Immerhin kein schlechter Zeitpunkt, das nahm etwas den Druck vor Olympia in Vancouver und erleichterte Neuner den Sommer. „Ich habe es genossen, etwas mehr Ruhe zu haben“, sagt sie. „die letzten beiden Jahre war das schon sehr viel.“ So viel, dass sie auch krank wurde, gerade 2008, als sie sich von einem Infekt zum nächsten schleppte und meinte, das sei auch eine Folge der vielen Termine, rein stressbedingt.
Aber Stress hatte sie dann ja doch noch. Daheim in Wallgau, mit den vielen Urlaubern.

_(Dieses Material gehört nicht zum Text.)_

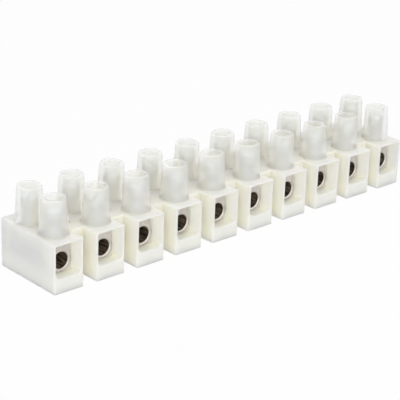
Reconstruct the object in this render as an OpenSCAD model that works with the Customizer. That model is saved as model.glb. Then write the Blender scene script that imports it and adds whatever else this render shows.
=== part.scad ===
// Terminal strip with screw towers, as used to join the cores of flexible leads.
// One moulded insulator carries a plated insert in every pole. A wire goes into each
// end of an insert and is held by a clamp screw, reached down the well of its tower.
// Millimetres. X runs along the row, Y from front to back and Z up.
// The origin is at the middle of the base.

/* [Row] */
// Number of poles
poles = 10; // [2:1:12]
// Distance from one pole to the next
pitch = 12; // [11.8:0.1:15]

/* [Blocks] */
// Width of a block along the row
block_w = 8.2; // [7.8:0.1:8.3]
// Depth of a block from front face to back face
block_d = 20.9; // [19:0.1:26]
// Height of a block
block_h = 12.2; // [12:0.1:15]
// Radius on the upright edges of a block
edge_r = 0.3; // [0.1:0.05:0.35]

/* [Webs] */
// Depth of the webs that join the blocks
web_d = 10.8; // [6:0.1:13]
// Diameter of the fixing hole through each web
fixing_d = 3.4; // [2.5:0.1:3.4]

/* [Screw towers] */
// Distance from a block's face in to the axis of its tower
tower_inset = 5.78; // [5.5:0.02:6.4]
// Height of a tower above its block
tower_h = 9.05; // [8:0.05:12]
// Diameter of a tower at its foot
tower_foot_d = 7; // [6.6:0.1:7.1]
// Diameter of a tower at its rim
tower_rim_d = 6; // [5.6:0.1:6.4]
// Radius on the outer edge of a rim
rim_r = 0.35; // [0.1:0.05:0.5]
// Width and height of the bevel round the foot of a tower
foot_bevel = 0.3; // [0.1:0.05:0.35]
// Width and height of the bevel at the mouth of a well
well_bevel = 0.25; // [0.1:0.05:0.35]

/* [Wire funnels] */
// Distance from a block's face in to the insert
funnel_d = 3.15; // [2:0.05:4]
// Side wall left beside a funnel's mouth
mouth_side = 0.45; // [0.4:0.05:0.8]
// Roof left over a funnel's mouth
mouth_roof = 0.45; // [0.4:0.05:0.6]
// Radius in the lower corners of a funnel
corner_r = 1.5; // [0.5:0.1:2]

/* [Inserts] */
// Diameter of the wire bore
wire_d = 4.1; // [3.4:0.1:4.2]
// Height of the wire bore's axis above the base
wire_z = 6.45; // [5:0.05:6.5]
// Wall round the wire bore
insert_wall = 0.75; // [0.5:0.05:0.8]
// Roof of a block over its insert's cavity
cavity_roof = 0.85; // [0.8:0.05:1.2]
// Width of the flat top
insert_top_w = 4; // [3.7:0.1:4.4]
// Width of the neck where it meets the round of the insert
neck_w = 5.2; // [4.8:0.1:5.2]
// Bevel at each end of the wire bore
wire_bevel = 0.25; // [0.1:0.05:0.4]
// Clearance round an insert in its cavity
insert_fit = 0.05; // [0.02:0.01:0.1]

/* [Clamp screws] */
// Outer diameter of the thread
thread_d = 3; // [2.4:0.1:3]
// Clearance between a thread and its tapped hole, on the radius
thread_fit = 0.05; // [0.02:0.01:0.1]
// Diameter of the head
head_d = 3.9; // [3.4:0.05:3.9]
// Height of the head
head_h = 2.2; // [1.6:0.1:2.6]
// Clearance between a head and its well, on the radius
well_fit = 0.08; // [0.02:0.01:0.1]
// Length of a screw from the top of its head to its tip
screw_l = 9.95; // [8:0.05:10.5]
// Width of the driver slot
slot_w = 0.7; // [0.5:0.05:1]
// Depth of the driver slot
slot_d = 1.1; // [0.6:0.05:1.4]
// Bevel on the tip and on the rim of the head
screw_bevel = 0.3; // [0.1:0.05:0.4]
// Gap from an open screw's tip down to the wire bore
open_gap = 0.1; // [0.05:0.05:0.5]

/* [Hidden] */
// Cuts run this far past the faces they open
past = 1;
// Angle from one screw's slot to the next in the row, as they happen to stand
slot_turn = 37;
// Steps in the rounding of a rim
rim_steps = 3;
round_fn = 48;

pole_x = [for (i = [0 : poles - 1]) (i - (poles - 1) / 2) * pitch];
sides = [["front", -1], ["back", 1]];
row_l = (poles - 1) * pitch + block_w;
tower_y = block_d / 2 - tower_inset;
rim_z = block_h + tower_h;
well_d = head_d + 2 * well_fit;
insert_r = wire_d / 2 + insert_wall;
insert_l = block_d - 2 * funnel_d;
cavity_r = insert_r + insert_fit;
cavity_top_z = block_h - cavity_roof;
insert_top_z = cavity_top_z - insert_fit;
insert_rise = insert_top_z - wire_z;
floor_z = wire_z - cavity_r;
mouth_w = block_w - 2 * mouth_side;
mouth_top_z = block_h - mouth_roof;
tip_z = wire_z + wire_d / 2 + open_gap;
head_top_z = tip_z + screw_l;

function two_digits(n) = n < 10 ? str("0", n) : str(n);
function insert_name(i) = str("insert_", two_digits(i + 1));
function screw_name(side, i) = str("screw_", side, "_", two_digits(i + 1));

// ---- Shared outlines ----

// A rectangle with round corners, as plain squares and circles
module round_rect(w, d, r) {
    square([w - 2 * r, d], center = true);
    square([w, d - 2 * r], center = true);
    for (x = [-1, 1], y = [-1, 1])
        translate([x * (w / 2 - r), y * (d / 2 - r)])
            circle(r = r, $fn = 24);
}

// Section of an insert about the wire axis, grown by a clearance: round below, with a
// tapered neck up to the flat top that is tapped for the screws
module insert_section(grow) {
    circle(r = insert_r + grow, $fn = round_fn);
    polygon([
        [-neck_w / 2 - grow, 0],
        [neck_w / 2 + grow, 0],
        [insert_top_w / 2 + grow, insert_rise + grow],
        [-insert_top_w / 2 - grow, insert_rise + grow]
    ]);
}

// Sweeps a front-view outline along Y through the given length, centred on Y = 0
module along_y(length) {
    rotate([90, 0, 0])
        linear_extrude(length, center = true) children();
}

// ---- Insulator strip ----

module block() {
    linear_extrude(block_h) round_rect(block_w, block_d, edge_r);
}

// The webs are one bar through the row, so that their faces line up in every gap
module web_bar() {
    length = row_l - block_w;
    translate([-length / 2, -web_d / 2, 0]) cube([length, web_d, block_h]);
}

// Rounded and tapered tower, sunk a little into its block
module tower() {
    foot = tower_foot_d / 2;
    rim = tower_rim_d / 2;
    rotate_extrude($fn = 64)
        polygon(concat(
            [[0, -past], [foot + foot_bevel, -past], [foot + foot_bevel, 0], [foot, foot_bevel]],
            [for (k = [0 : rim_steps])
                let (a = 90 * k / rim_steps)
                [rim - rim_r * (1 - cos(a)), tower_h - rim_r * (1 - sin(a))]],
            [[0, tower_h]]
        ));
}

// Well down a tower and through the roof of the cavity, with a bevelled mouth
module well() {
    translate([0, 0, cavity_top_z - past])
        cylinder(d = well_d, h = rim_z - cavity_top_z + 2 * past, $fn = round_fn);
    translate([0, 0, rim_z - well_bevel])
        cylinder(r1 = well_d / 2, r2 = well_d / 2 + well_bevel + past, h = well_bevel + past, $fn = round_fn);
}

module insert_cavity() {
    translate([0, 0, wire_z]) along_y(insert_l + past) insert_section(insert_fit);
}

// Plan of a funnel, opening from the insert's width to the mouth at the block's face
module funnel_plan() {
    face = -block_d / 2;
    spread = (mouth_w / 2 - cavity_r) / funnel_d;
    polygon([
        [-cavity_r, face + funnel_d],
        [cavity_r, face + funnel_d],
        [mouth_w / 2 + spread * past, face - past],
        [-mouth_w / 2 - spread * past, face - past]
    ]);
}

// Side view of a funnel: level floor, and a roof that rises from the cavity to the mouth
module funnel_side() {
    face = -block_d / 2;
    rise = (mouth_top_z - cavity_top_z) / funnel_d;
    polygon([
        [face + funnel_d, floor_z],
        [face + funnel_d, cavity_top_z],
        [face - past, mouth_top_z + rise * past],
        [face - past, floor_z]
    ]);
}

// Front view of a funnel: square above and round in the two lower corners
module funnel_front() {
    half = mouth_w / 2 + past;
    inner = mouth_w / 2 - corner_r;
    for (x = [-inner, inner])
        translate([x, floor_z + corner_r]) circle(r = corner_r, $fn = 32);
    translate([-inner, floor_z]) square([2 * inner, corner_r]);
    translate([-half, floor_z + corner_r]) square([2 * half, block_h]);
}

module funnel() {
    intersection() {
        linear_extrude(rim_z) funnel_plan();
        rotate([90, 0, 90]) linear_extrude(2 * block_w, center = true) funnel_side();
        along_y(2 * block_d) funnel_front();
    }
}

module fixing_hole() {
    translate([0, 0, -past]) cylinder(d = fixing_d, h = block_h + 2 * past, $fn = round_fn);
}

module insulator_strip() {
    color([0.93, 0.92, 0.86]) difference() {
        union() {
            web_bar();
            for (x = pole_x) translate([x, 0, 0]) {
                block();
                for (s = sides) translate([0, s[1] * tower_y, block_h]) tower();
            }
        }
        for (x = pole_x) translate([x, 0, 0]) {
            insert_cavity();
            funnel();
            mirror([0, 1, 0]) funnel();
            for (s = sides) translate([0, s[1] * tower_y, 0]) well();
        }
        for (i = [1 : poles - 1]) translate([pole_x[i] - pitch / 2, 0, 0]) fixing_hole();
    }
}

// ---- Inserts ----

// Tapped hole from the flat top down into the wire bore
module tapped_hole() {
    translate([0, 0, wire_z])
        cylinder(d = thread_d + 2 * thread_fit, h = insert_rise + past, $fn = round_fn);
}

// Bevelled mouth of the wire bore, at the insert's front end
module wire_mouth() {
    translate([0, -insert_l / 2, wire_z]) rotate([-90, 0, 0])
        translate([0, 0, -wire_bevel])
            cylinder(r1 = wire_d / 2 + 2 * wire_bevel, r2 = wire_d / 2, h = 2 * wire_bevel, $fn = round_fn);
}

module insert() {
    color([0.72, 0.69, 0.66]) difference() {
        translate([0, 0, wire_z]) along_y(insert_l) insert_section(0);
        translate([0, 0, wire_z]) along_y(insert_l + 2 * past) circle(d = wire_d, $fn = round_fn);
        wire_mouth();
        mirror([0, 1, 0]) wire_mouth();
        for (s = sides) translate([0, s[1] * tower_y, 0]) tapped_hole();
    }
}

// ---- Clamp screws ----

// Slotted cheese-head screw, backed out so that its tip just clears the wire bore
module clamp_screw(turn) {
    head = head_d / 2;
    shank = thread_d / 2;
    color([0.66, 0.68, 0.68]) translate([0, 0, tip_z]) difference() {
        rotate_extrude($fn = round_fn)
            polygon([
                [0, 0],
                [shank - screw_bevel, 0],
                [shank, screw_bevel],
                [shank, screw_l - head_h],
                [head, screw_l - head_h],
                [head, screw_l - screw_bevel],
                [head - screw_bevel, screw_l],
                [0, screw_l]
            ]);
        rotate([0, 0, turn])
            translate([-head_d, -slot_w / 2, screw_l - slot_d])
                cube([2 * head_d, slot_w, slot_d + past]);
    }
}

insulator_strip();
for (i = [0 : poles - 1])
    translate([pole_x[i], 0, 0]) insert();
for (s = sides, i = [0 : poles - 1])
    translate([pole_x[i], s[1] * tower_y, 0]) clamp_screw(slot_turn * (2 * i + s[1]));
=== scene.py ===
"""Looks of a terminal strip with screw towers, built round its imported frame.

The insulator is one milky moulding, with a plated insert in every pole and a slotted
clamp screw down each tower. Places come from the frame's own boxes, in metres.
"""

import logging
import math
from contextlib import contextmanager
from dataclasses import dataclass, field
from enum import Enum
from typing import Callable, Iterator

import bpy
from mathutils import Matrix, Vector


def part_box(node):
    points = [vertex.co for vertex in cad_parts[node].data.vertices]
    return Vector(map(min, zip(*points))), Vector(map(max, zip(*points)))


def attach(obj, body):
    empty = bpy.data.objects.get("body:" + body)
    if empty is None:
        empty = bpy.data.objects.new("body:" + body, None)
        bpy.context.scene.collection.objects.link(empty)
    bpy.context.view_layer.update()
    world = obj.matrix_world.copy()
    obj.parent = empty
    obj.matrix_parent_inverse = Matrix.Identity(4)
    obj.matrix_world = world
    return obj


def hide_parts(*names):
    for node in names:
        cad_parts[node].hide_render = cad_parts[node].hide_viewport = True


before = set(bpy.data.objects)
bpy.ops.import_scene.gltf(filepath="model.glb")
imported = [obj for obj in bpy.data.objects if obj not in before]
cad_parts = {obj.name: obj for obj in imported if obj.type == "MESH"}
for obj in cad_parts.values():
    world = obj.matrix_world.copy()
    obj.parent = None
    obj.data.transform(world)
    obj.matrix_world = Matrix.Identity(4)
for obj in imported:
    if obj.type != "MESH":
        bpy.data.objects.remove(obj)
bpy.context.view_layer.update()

MM = 0.001
BLOCK_HEIGHT = 12.2 * MM
# A direction's share of an axis: above ALONG it runs along it, below ACROSS it stands across.
ALONG = 0.9
ACROSS = 0.1
MERGE_GAP = 0.001 * MM
FLAT_ANGLE = math.radians(0.5)
FLAT_WEIGHT = 60
WHITE = (1.0, 1.0, 1.0, 1.0)
LOG = logging.getLogger("terminal_strip")

Colour = tuple[float, float, float]
Socket = bpy.types.NodeSocket
Piece = bpy.types.Object


class Slot(Enum):
    """The record's material slot names; this script gives them to no piece."""

    PLASTIC = "natural_plastic"
    INSERT = "plated_insert"
    SCREW = "screw_steel"


class Side(Enum):
    """The two rows of towers, with the sign of their place along Y."""

    FRONT = -1
    BACK = 1

    @property
    def word(self) -> str:
        """The side's name, as the frame's nodes and bodies use it."""
        return self.name.lower()


# ---- Working with meshes ----


def select_only(piece: Piece) -> None:
    """Makes a piece the one selected and active object.

    Args:
        piece: The piece to select.
    """
    bpy.ops.object.select_all(action="DESELECT")
    piece.select_set(True)
    bpy.context.view_layer.objects.active = piece


@contextmanager
def editing(piece: Piece, everything: bool = False) -> Iterator[None]:
    """Opens a piece in edit mode, with what is picked on it, and closes it again.

    Args:
        piece: The mesh object to edit.
        everything: Whether to select all of it first.

    Returns:
        An iterator that gives nothing, once.
    """
    select_only(piece)
    bpy.ops.object.mode_set(mode="EDIT")
    if everything:
        bpy.ops.mesh.select_all(action="SELECT")
    try:
        yield
    finally:
        bpy.ops.object.mode_set(mode="OBJECT")


def clear_picks(piece: Piece, mode: str) -> None:
    """Deselects all of a piece and sets the kind of element that is picked next.

    Args:
        piece: The mesh object.
        mode: VERT, EDGE or FACE, the kind that is picked next.
    """
    with editing(piece):
        bpy.ops.mesh.select_mode(type=mode)
        bpy.ops.mesh.select_all(action="DESELECT")


def pick_faces(piece: Piece, wanted: Callable[[bpy.types.MeshPolygon], bool]) -> None:
    """Picks the faces that pass a test, for the next edit.

    Args:
        piece: The mesh object.
        wanted: The test, which is given each face.
    """
    clear_picks(piece, "FACE")
    for face in piece.data.polygons:
        if wanted(face):
            face.select = True


def pick_edges(piece: Piece, wanted: Callable[[Vector, Vector], bool]) -> None:
    """Picks the edges that pass a test, for the next edit.

    Args:
        piece: The mesh object.
        wanted: The test, which is given the middle and the direction of each edge.
    """
    clear_picks(piece, "EDGE")
    corners = piece.data.vertices
    for edge in piece.data.edges:
        first, last = (corners[index].co for index in edge.vertices)
        if wanted((first + last) / 2, (last - first).normalized()):
            edge.select = True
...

Die klingelten nämlich auch in diesem Sommer ungefragt am Haus der Großmutter, wo Neuner im Dachgeschoss ein Apartment hat. „Da hat dann immer die Oma aufgemacht“, erzählt Neuner, „aber meine Oma kann halt nicht ,nein’ sagen, und darum hat sie mich dann immer geholt.“ Und mit einem Autogramm sei es dann auch nicht getan gewesen, die Fans hätten richtig lange reden wollen, sagt sie. „Ich denke, da habe ich schon ein paar Fans verloren“, sagt sie, „weil ich klipp und klar meine Meinung gesagt habe, dass ich meine Ruhe haben möchte.“ Denn Neuner kann schon „nein“ sagen. Anders als die Oma.

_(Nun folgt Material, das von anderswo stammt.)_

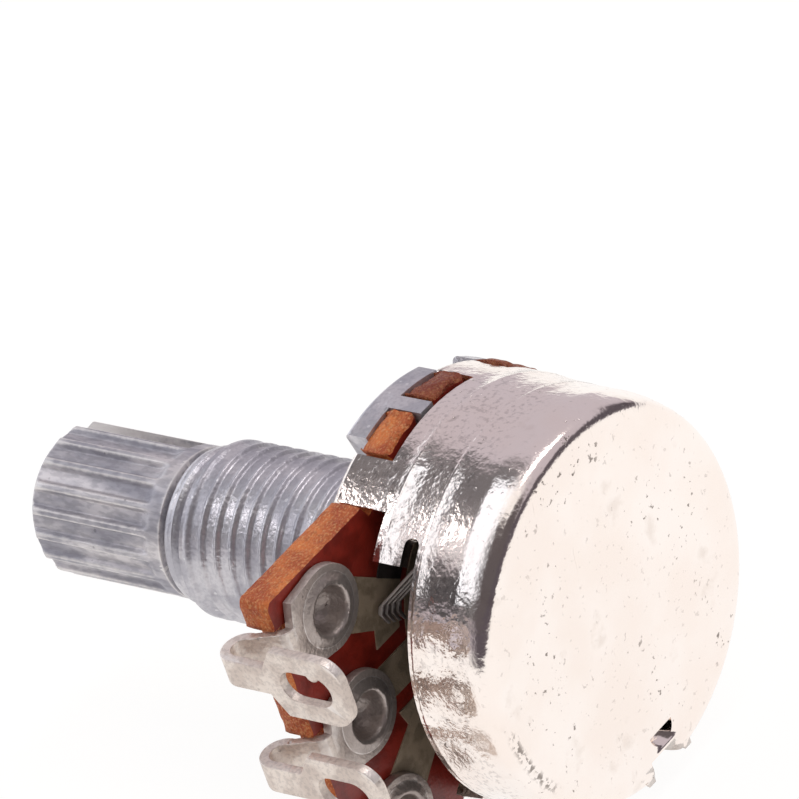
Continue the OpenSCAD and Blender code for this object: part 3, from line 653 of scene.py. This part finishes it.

Aber woher die Fans überhaupt wussten, wo in Wallgau Neuner wohnt? „Mein Auto steht da vor der Tür, vom Skiverband, mit allen Sponsorenaufklebern, das ist nicht zu übersehen“, sagt sie. „Ich hätt’s auch gern in die Garage gestellt, aber leider ist das ein Stückl zu lang.“
Immerhin ist Neuner die lästigen Störer an der Haustür los.
Nach Oberhof geht es zum Gletschertraining, im November dann zur letzten Vorbereitung nach Skandinavien. Anfang Dezember beginnt der Weltcup in Östersund, zwei Monate danach steht schon Olympia an.
Und so dürfte Magdalena Neuner drei große Ziele haben für 2010. Gold in Vancouver. Das Comeback beim Club der Besten. Und vor allem ein kürzeres Auto.